Through the Sustainable Australia Fund, fixed-interest loans for terms of up to 20 years are available to businesses that occupy land rated for non-residential use, in council areas that offer Environmental Upgrade Agreements (EUAs). These agreements are enabled by state-based legislative adjustments to the Local Government Act, which have been taken up by the states of Victoria, New South Wales and South Australia.

Under an EUA, a business or commercial property owner can apply for a discounted loan for building upgrades that include solar power, energy and water efficiency measures, as well as other environmental improvements. Any council in the three states can adopt the amendments that enable repayments on the loans to then be made as a component of the rates paid by the business or landholder.

Currently 32 councils in Victoria, six councils in NSW and four councils in South Australia have taken up the legislative changes. Bocskay said that the Sustainable Australia Fund is keen to work with other state governments to unlock the increased opportunities offered by the fund.

“We’re proud to support the launch of the Sustainable Australia Fund, to enable it to expand its impact across Australia, which aligns with our purpose of creating positive impact for people and the planet,” said Darren Dawson, head of impact finance at Bank Australia.

Bank Australia also recently revealed that it has achieved 100% renewable energy use in its own operations, a year ahead of its commitment to reach that goal by 2020.

“Bank Australia is very progressive and keen on the work that we’re doing,” said Bocskay of the new partnership. Previously, the SMF had sourced financing through the Clean Energy Finance Corp. and the City of Melbourne.

Commercial and environmental decisions

In November 2018, Tibaldi Smallgoods received loan support from the SMF for the installation of a A$1.4 million, 1 MW rooftop solar system at its premises in Clayton in Victoria. It is expected to result in annual electricity savings of A$339,000.

Tibaldi CEO, Greg Ridder, said the company’s investment would also “provide environmental benefits by reducing our reliance on the grid, and make Tibaldi more competitive.” An employer of some 350 people, Ridder said the initiative had given the company the confidence to expand and create more jobs in the future.

EUAs have also become a transformative factor in helping tenants with high energy needs and large rooftop areas.

“Because an Environmental Upgrade Agreement is repaid through council rates, it overcomes that split incentive. The landlord owns the solar installation, but tenants can make the repayments through their normal lease with the savings still greater than the repayments,” said Bocskay.

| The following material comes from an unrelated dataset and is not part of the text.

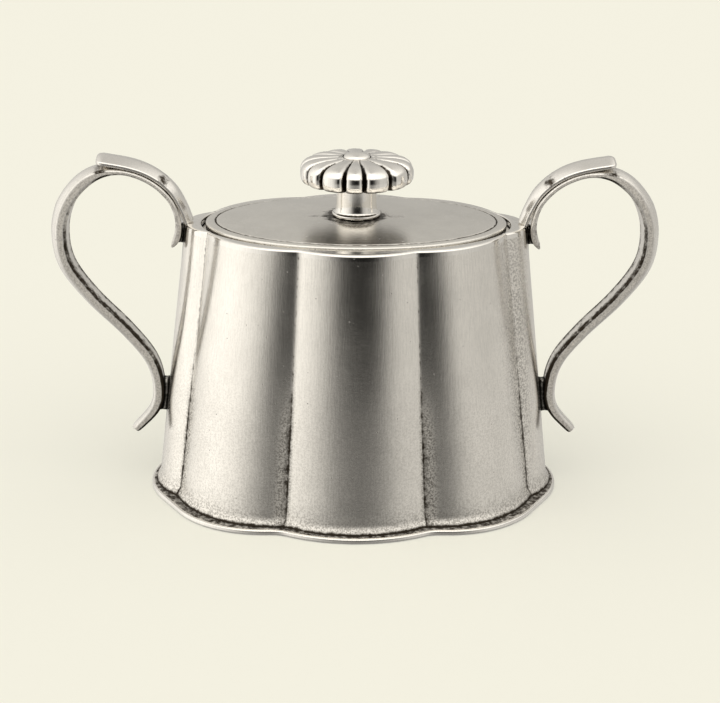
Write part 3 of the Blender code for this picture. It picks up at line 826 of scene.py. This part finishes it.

On the landlord’s side, if a tenant leaves, having a rooftop solar system in place has proven to be a magnet for new lessees. Bocskay said that he’s recently seen an increase in applications for loans that integrate battery storage with solar systems, particularly among agricultural enterprises where margins are low and power outages can seriously impact productivity.

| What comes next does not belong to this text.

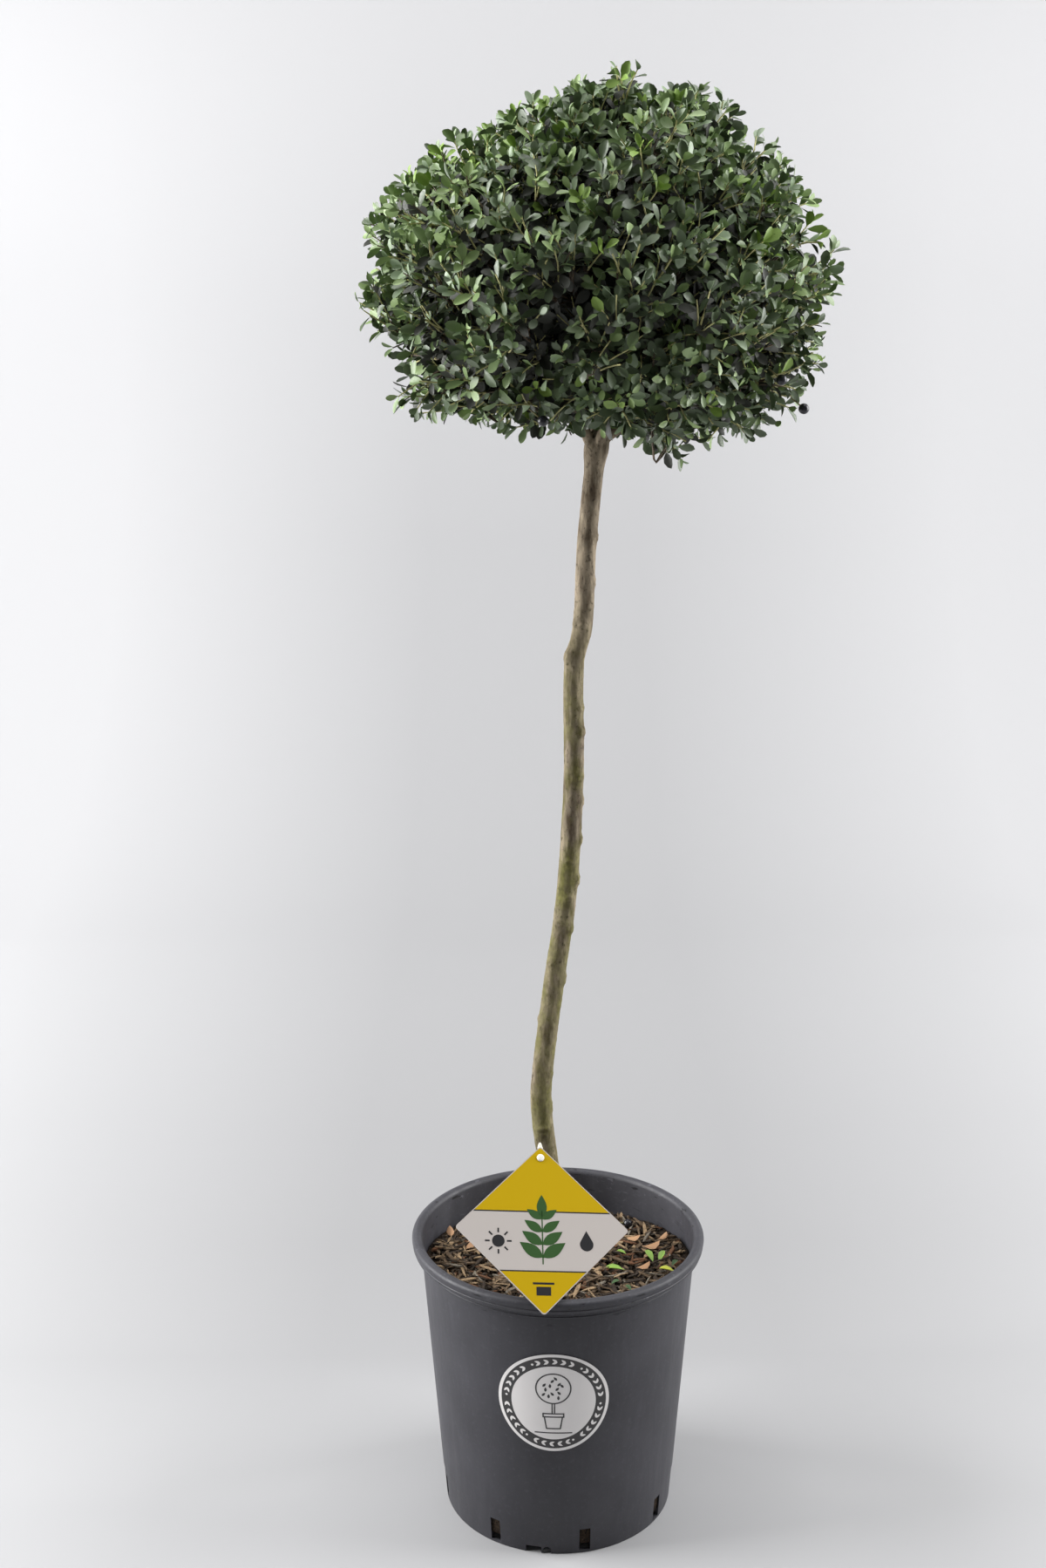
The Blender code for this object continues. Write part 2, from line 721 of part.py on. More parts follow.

Kevin Minogue, owner of Minogue Dairy Farm in Victoria, was prompted to invest in a combined solar-plus-battery system when his local area experienced a 30-hour outage during peak milking season. To secure energy reliability, he approached the SMF. “The process for applying was really simple,” he said.

Bocskay believes that the SMF was established “before solar was economical, before sustainability became seen as an investment opportunity for business.”